┌──

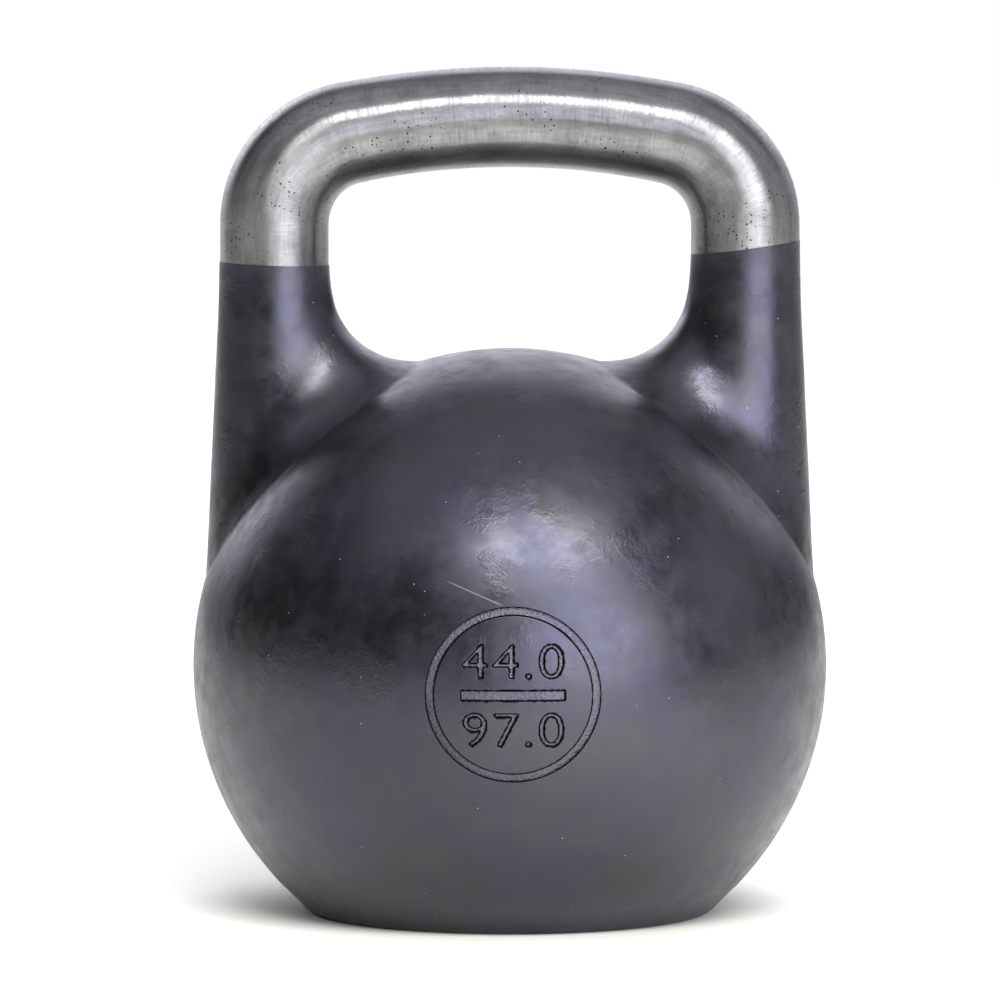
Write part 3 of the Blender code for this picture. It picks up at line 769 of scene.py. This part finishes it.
def makeFloor():    # matt white that glows a little away from the foot, as a lit sweep does
    bpy.ops.mesh.primitive_plane_add(size=12, location=(0, 0, 0))
    floor = nameNew("studioFloor")
    made, tree = newMaterial("paleFloor")
    spot = addNode(tree, "ShaderNodeTexCoord").outputs["Object"]
    reach = addNode(tree, "ShaderNodeVectorMath", {"operation": "LENGTH"}, {0: spot}).outputs["Value"]
    aside = addNode(tree, "ShaderNodeVectorMath", {"operation": "DISTANCE"}, {
        0: spot, 1: studio["poolAt"]}).outputs["Value"]
    clear, pool = [
        addNode(tree, "ShaderNodeMapRange", smooth, {
            "Value": value, "From Min": near, "From Max": far, "To Min": start, "To Max": end,
        }).outputs["Result"]
        for value, (near, far), start, end in (
            (reach, studio["footShade"], 0.0, 1.0), (aside, studio["poolReach"], studio["poolGlow"], 0.0))]
    glow = addNode(tree, "ShaderNodeMath", {"operation": "ADD"}, {
        0: pool, 1: studio["floorGlow"]}).outputs[0]
    shaded = addNode(tree, "ShaderNodeMath", {"operation": "MULTIPLY"}, {0: clear, 1: glow}).outputs[0]
    surface = addNode(tree, "ShaderNodeBsdfPrincipled", inputs={
        "Base Color": paintChip(studio["floor"]), "Roughness": 0.8, "Specular IOR Level": 0.0,
        "Emission Color": (1, 1, 1, 1), "Emission Strength": shaded})
    addNode(tree, "ShaderNodeOutputMaterial", inputs={"Surface": surface.outputs["BSDF"]})
    floor.data.materials.append(made)


def makeKey():    # the one light with an edge: it draws the white line along the bar
    aim = Vector((0, 0, 0.2))
    place = aim + bearing(*studio["keyFrom"]) * studio["keyDistance"]
    turn = (aim - place).to_track_quat("-Z", "Y").to_euler()
    bpy.ops.object.light_add(type="AREA", location=place, rotation=turn)
    lamp = bpy.context.object
    lamp.name = "keyBox"
    lamp.data.shape = "RECTANGLE"
    lamp.data.size, lamp.data.size_y = studio["keySize"]
    lamp.data.energy = studio["keyPower"]


def makeSurround():
    # soft boxes and a lit sweep all round, and flat white where the camera sees the background
    world = bpy.data.worlds.new("studioSweep")
    bpy.context.scene.world = world
    world.use_nodes = True
    tree = world.node_tree
    tree.nodes.clear()
    way = addNode(tree, "ShaderNodeTexCoord").outputs["Generated"]
    total = 0.0
    for azimuth, elevation, full, faded, strength in studio["lights"].values():
        facing = addNode(tree, "ShaderNodeVectorMath", {"operation": "DOT_PRODUCT"}, {
            0: way, 1: bearing(azimuth, elevation)}).outputs["Value"]
        glow = addNode(tree, "ShaderNodeMapRange", smooth, {
            "Value": facing, "From Min": math.cos(math.radians(faded)),
            "From Max": math.cos(math.radians(full)), "To Min": 0.0, "To Max": strength,
        }).outputs["Result"]
        total = addNode(tree, "ShaderNodeMath", {"operation": "ADD"}, {0: glow, 1: total}).outputs[0]
    room = addNode(tree, "ShaderNodeBackground", inputs={
        "Color": paintChip(studio["air"]), "Strength": total})
    sweep = addNode(tree, "ShaderNodeBackground", inputs={"Color": (1, 1, 1, 1), "Strength": 1.0})
    ray = addNode(tree, "ShaderNodeLightPath").outputs["Is Camera Ray"]
    mixed = addNode(tree, "ShaderNodeMixShader", inputs={
        0: ray, 1: room.outputs["Background"], 2: sweep.outputs["Background"]})
    addNode(tree, "ShaderNodeOutputWorld", inputs={"Surface": mixed.outputs["Shader"]})


def makeCamera():
    bpy.ops.object.camera_add(
        location=(studio["cameraSide"], -studio["cameraDistance"], studio["cameraHeight"]),
        rotation=(math.radians(90 + studio["cameraTilt"]), 0, 0))
    camera = bpy.context.object
    camera.name = "studioCamera"
    camera.data.lens = studio["lens"]
    camera.data.sensor_width = 36
    camera.data.clip_end = 50
    bpy.context.scene.camera = camera


makeFloor()
makeKey()
makeSurround()
makeCamera()
bpy.context.scene.view_settings.view_transform = "Standard"
print("stage: studio")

└──

PROBLEM TO SOLVE —
Set down the lines above as they stand, starting with the first line and ending with the line that contains "floor.data.materials.append(made)".

EXERCISE RESPONSE —
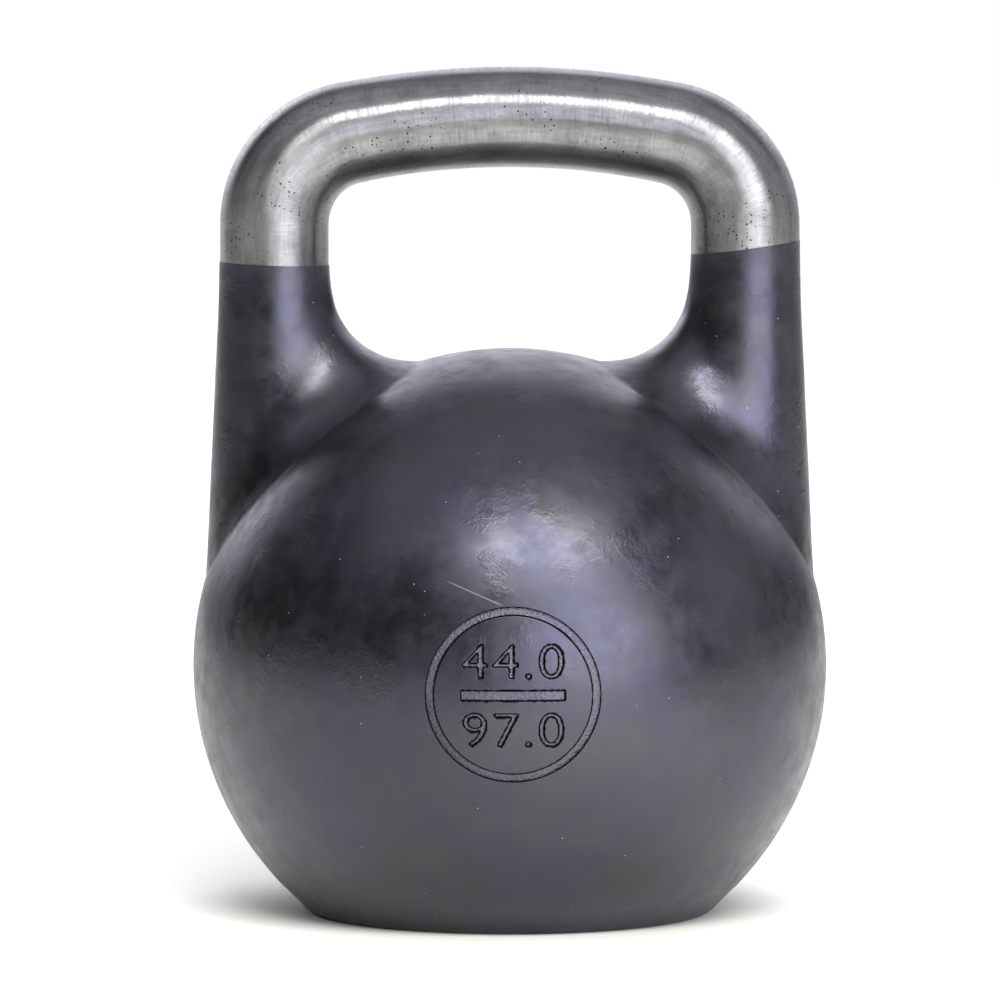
Write part 3 of the Blender code for this picture. It picks up at line 769 of scene.py. This part finishes it.
def makeFloor():    # matt white that glows a little away from the foot, as a lit sweep does
    bpy.ops.mesh.primitive_plane_add(size=12, location=(0, 0, 0))
    floor = nameNew("studioFloor")
    made, tree = newMaterial("paleFloor")
    spot = addNode(tree, "ShaderNodeTexCoord").outputs["Object"]
    reach = addNode(tree, "ShaderNodeVectorMath", {"operation": "LENGTH"}, {0: spot}).outputs["Value"]
    aside = addNode(tree, "ShaderNodeVectorMath", {"operation": "DISTANCE"}, {
        0: spot, 1: studio["poolAt"]}).outputs["Value"]
    clear, pool = [
        addNode(tree, "ShaderNodeMapRange", smooth, {
            "Value": value, "From Min": near, "From Max": far, "To Min": start, "To Max": end,
        }).outputs["Result"]
        for value, (near, far), start, end in (
            (reach, studio["footShade"], 0.0, 1.0), (aside, studio["poolReach"], studio["poolGlow"], 0.0))]
    glow = addNode(tree, "ShaderNodeMath", {"operation": "ADD"}, {
        0: pool, 1: studio["floorGlow"]}).outputs[0]
    shaded = addNode(tree, "ShaderNodeMath", {"operation": "MULTIPLY"}, {0: clear, 1: glow}).outputs[0]
    surface = addNode(tree, "ShaderNodeBsdfPrincipled", inputs={
        "Base Color": paintChip(studio["floor"]), "Roughness": 0.8, "Specular IOR Level": 0.0,
        "Emission Color": (1, 1, 1, 1), "Emission Strength": shaded})
    addNode(tree, "ShaderNodeOutputMaterial", inputs={"Surface": surface.outputs["BSDF"]})
    floor.data.materials.append(made)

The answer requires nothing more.